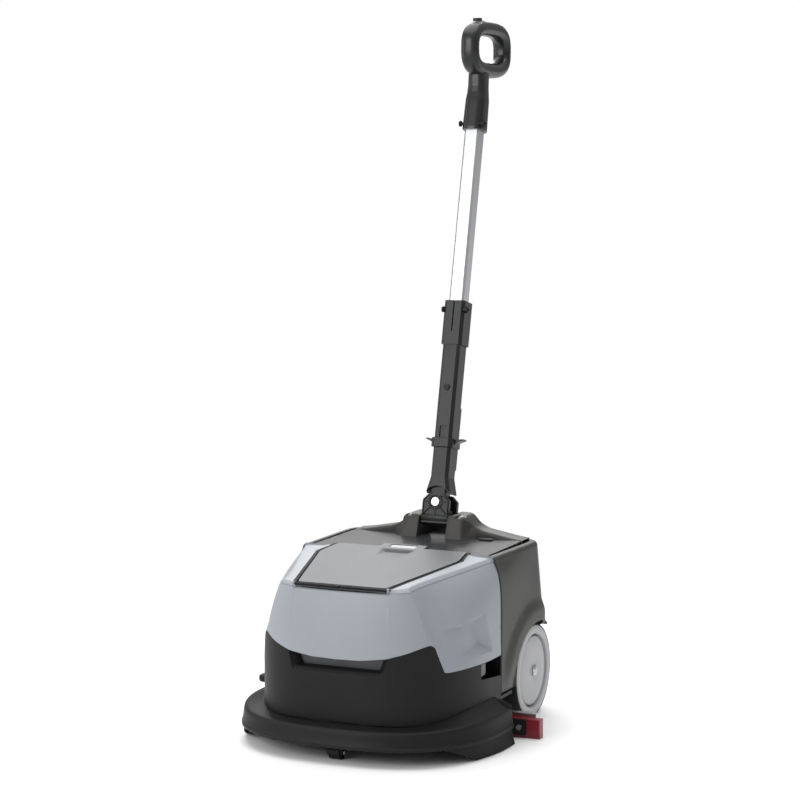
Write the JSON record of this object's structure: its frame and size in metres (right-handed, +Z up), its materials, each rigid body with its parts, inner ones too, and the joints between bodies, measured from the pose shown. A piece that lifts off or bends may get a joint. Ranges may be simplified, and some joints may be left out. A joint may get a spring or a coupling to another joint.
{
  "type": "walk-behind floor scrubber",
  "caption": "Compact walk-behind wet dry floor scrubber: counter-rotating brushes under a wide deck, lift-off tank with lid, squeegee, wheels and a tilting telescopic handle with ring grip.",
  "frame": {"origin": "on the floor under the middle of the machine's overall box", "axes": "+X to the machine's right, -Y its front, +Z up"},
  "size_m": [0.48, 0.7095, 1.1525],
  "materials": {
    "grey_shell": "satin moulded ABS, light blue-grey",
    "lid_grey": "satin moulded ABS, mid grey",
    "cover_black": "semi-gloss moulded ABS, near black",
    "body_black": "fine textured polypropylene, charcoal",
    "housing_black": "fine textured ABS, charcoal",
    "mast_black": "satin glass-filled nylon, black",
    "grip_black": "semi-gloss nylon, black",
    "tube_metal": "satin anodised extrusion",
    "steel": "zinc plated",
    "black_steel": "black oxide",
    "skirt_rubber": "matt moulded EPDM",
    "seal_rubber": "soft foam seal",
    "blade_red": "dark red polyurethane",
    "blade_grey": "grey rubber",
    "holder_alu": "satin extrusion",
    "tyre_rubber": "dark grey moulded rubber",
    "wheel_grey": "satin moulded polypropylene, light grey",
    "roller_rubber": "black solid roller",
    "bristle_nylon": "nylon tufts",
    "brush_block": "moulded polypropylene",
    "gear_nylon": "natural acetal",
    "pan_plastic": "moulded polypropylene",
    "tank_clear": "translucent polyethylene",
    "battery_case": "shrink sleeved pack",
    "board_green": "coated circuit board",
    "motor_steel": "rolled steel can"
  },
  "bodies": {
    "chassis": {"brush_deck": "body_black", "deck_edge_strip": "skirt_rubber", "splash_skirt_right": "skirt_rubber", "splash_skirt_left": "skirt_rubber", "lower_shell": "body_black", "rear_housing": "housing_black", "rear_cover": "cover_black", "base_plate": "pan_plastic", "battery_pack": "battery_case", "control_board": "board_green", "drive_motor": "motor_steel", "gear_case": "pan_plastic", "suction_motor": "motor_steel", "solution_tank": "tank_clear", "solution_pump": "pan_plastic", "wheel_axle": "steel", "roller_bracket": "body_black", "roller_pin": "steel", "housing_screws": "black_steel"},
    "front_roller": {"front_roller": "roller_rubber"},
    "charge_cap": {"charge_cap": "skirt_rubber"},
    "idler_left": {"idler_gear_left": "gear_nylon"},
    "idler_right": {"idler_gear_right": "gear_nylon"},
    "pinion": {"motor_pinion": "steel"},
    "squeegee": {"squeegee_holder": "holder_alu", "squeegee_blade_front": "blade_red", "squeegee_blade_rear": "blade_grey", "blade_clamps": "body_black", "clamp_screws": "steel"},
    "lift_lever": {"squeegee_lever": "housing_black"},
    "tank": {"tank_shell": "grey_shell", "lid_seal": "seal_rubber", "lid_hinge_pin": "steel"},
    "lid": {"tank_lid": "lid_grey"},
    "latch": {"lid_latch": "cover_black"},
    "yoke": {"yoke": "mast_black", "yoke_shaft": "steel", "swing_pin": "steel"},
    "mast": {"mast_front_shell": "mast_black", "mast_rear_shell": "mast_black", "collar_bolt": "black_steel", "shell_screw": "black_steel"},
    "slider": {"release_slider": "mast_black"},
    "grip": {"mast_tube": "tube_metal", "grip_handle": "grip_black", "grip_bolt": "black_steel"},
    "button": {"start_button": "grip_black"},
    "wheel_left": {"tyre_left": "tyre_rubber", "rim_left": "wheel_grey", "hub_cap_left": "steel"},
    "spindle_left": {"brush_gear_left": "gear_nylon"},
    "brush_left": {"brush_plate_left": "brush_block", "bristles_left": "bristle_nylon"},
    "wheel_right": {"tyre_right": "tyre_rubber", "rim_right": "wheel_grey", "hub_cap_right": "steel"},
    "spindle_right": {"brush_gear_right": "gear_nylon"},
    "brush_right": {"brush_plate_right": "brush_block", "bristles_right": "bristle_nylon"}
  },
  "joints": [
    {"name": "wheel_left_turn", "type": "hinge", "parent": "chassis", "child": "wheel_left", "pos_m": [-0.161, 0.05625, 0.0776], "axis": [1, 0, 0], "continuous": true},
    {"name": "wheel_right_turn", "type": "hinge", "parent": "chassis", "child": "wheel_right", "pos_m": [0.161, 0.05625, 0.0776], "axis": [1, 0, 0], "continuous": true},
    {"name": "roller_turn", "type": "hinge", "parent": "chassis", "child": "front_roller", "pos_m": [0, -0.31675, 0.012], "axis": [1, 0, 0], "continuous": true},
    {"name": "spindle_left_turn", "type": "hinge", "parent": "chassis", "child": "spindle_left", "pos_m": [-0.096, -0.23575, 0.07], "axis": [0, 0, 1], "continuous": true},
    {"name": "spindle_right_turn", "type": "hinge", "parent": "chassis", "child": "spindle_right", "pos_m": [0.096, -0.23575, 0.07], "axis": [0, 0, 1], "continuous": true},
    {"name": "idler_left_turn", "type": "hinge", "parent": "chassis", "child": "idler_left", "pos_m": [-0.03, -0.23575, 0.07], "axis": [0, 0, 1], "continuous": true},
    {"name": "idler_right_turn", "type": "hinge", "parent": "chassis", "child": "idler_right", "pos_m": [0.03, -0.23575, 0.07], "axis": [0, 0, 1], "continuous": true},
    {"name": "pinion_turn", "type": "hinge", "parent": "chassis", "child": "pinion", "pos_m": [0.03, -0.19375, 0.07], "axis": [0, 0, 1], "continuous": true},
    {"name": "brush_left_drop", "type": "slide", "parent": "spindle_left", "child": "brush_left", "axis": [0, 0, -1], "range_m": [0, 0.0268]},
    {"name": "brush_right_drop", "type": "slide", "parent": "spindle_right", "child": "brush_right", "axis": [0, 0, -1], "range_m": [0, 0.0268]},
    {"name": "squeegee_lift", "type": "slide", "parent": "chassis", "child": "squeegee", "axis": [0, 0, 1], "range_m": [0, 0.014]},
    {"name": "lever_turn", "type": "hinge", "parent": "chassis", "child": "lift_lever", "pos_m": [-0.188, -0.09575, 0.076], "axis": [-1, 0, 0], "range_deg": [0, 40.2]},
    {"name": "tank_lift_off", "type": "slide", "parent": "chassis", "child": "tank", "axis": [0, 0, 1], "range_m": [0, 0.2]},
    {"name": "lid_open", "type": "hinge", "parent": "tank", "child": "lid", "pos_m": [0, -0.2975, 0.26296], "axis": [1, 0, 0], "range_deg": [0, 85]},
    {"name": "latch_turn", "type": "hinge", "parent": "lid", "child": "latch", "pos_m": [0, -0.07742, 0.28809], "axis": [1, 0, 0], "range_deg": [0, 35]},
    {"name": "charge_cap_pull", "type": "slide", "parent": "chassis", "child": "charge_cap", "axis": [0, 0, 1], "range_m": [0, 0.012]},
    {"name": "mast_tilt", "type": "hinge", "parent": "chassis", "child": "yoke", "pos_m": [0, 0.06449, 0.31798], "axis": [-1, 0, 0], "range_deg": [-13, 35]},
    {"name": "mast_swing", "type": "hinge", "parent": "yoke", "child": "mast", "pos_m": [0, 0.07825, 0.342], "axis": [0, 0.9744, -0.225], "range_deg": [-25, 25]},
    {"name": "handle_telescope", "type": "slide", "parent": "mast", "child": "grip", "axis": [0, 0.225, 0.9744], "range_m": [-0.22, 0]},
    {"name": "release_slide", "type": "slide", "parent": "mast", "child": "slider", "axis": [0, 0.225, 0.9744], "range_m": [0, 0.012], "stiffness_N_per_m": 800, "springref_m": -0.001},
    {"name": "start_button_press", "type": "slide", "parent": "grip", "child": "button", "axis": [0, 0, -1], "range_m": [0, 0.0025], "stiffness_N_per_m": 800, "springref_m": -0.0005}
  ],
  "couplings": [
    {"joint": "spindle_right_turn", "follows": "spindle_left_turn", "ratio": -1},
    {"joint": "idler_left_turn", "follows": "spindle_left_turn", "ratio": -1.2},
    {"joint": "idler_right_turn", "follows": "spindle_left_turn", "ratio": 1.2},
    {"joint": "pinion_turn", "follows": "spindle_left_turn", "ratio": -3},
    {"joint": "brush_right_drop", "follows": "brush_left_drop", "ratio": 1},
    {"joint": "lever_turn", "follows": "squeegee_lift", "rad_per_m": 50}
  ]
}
##############################
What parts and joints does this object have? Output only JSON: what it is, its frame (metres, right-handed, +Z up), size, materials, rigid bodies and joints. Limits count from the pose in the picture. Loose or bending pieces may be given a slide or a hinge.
##############################
• _Job_
Copy every line that includes the string "with" from the material above.

• _Written answer_
Write the JSON record of this object's structure: its frame and size in metres (right-handed, +Z up), its materials, each rigid body with its parts, inner ones too, and the joints between bodies, measured from the pose shown. A piece that lifts off or bends may get a joint. Ranges may be simplified, and some joints may be left out. A joint may get a spring or a coupling to another joint.
  "caption": "Compact walk-behind wet dry floor scrubber: counter-rotating brushes under a wide deck, lift-off tank with lid, squeegee, wheels and a tilting telescopic handle with ring grip.",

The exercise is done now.